Periodic Assessments

Your ecclesial team will complete several assessments over the 21 months that will increase the team’s self-awareness in at least three pertinent areas: individual leadership capacity and sustainability, communal cohesiveness, and neighborhood context. The cumulative data from these assessments also illustrate the developmental process and will be shared with the Lilly Foundation, without identifying markers, in keeping with our grant agreements.

Required Readings

In our present culture we have a nasty habit of confusing information with wisdom. We mix up the intellectual comprehension of a spiritual fact with the embodied practice.
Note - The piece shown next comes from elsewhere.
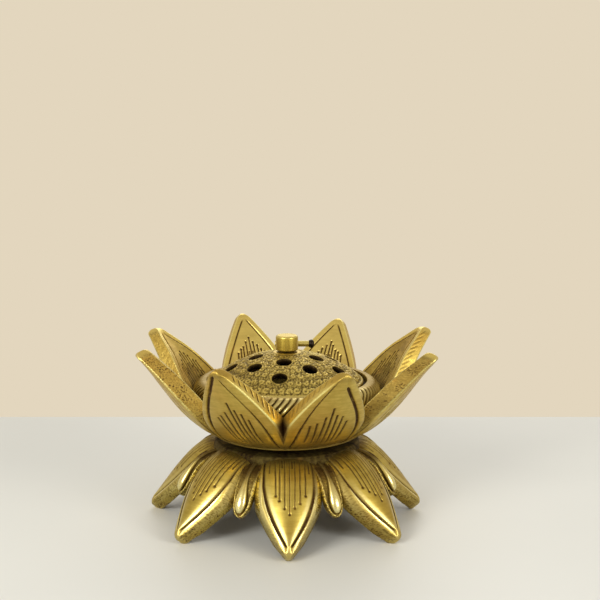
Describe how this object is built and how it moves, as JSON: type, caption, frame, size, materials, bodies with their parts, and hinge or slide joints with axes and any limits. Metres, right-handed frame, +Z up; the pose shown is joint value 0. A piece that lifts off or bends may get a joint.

Let’s instead read to be formed, not informed. Reading, of course, will never substitute for experience, but joining your reading and practice will accelerate our communal development. We’ll give your ecclesial team articles and short books for inspiration and fostering formation as they become available.

Sharing-Learning Labs

The conversations we have are an equally significant part of our group learning experience. In guided discussion that touch on values, self-awareness, inner experiences, practices and field work, each participating church offers its part for the sake of others. Your voice matters in the group, so we look forward to hearing it all: the good, the bad and the ugly.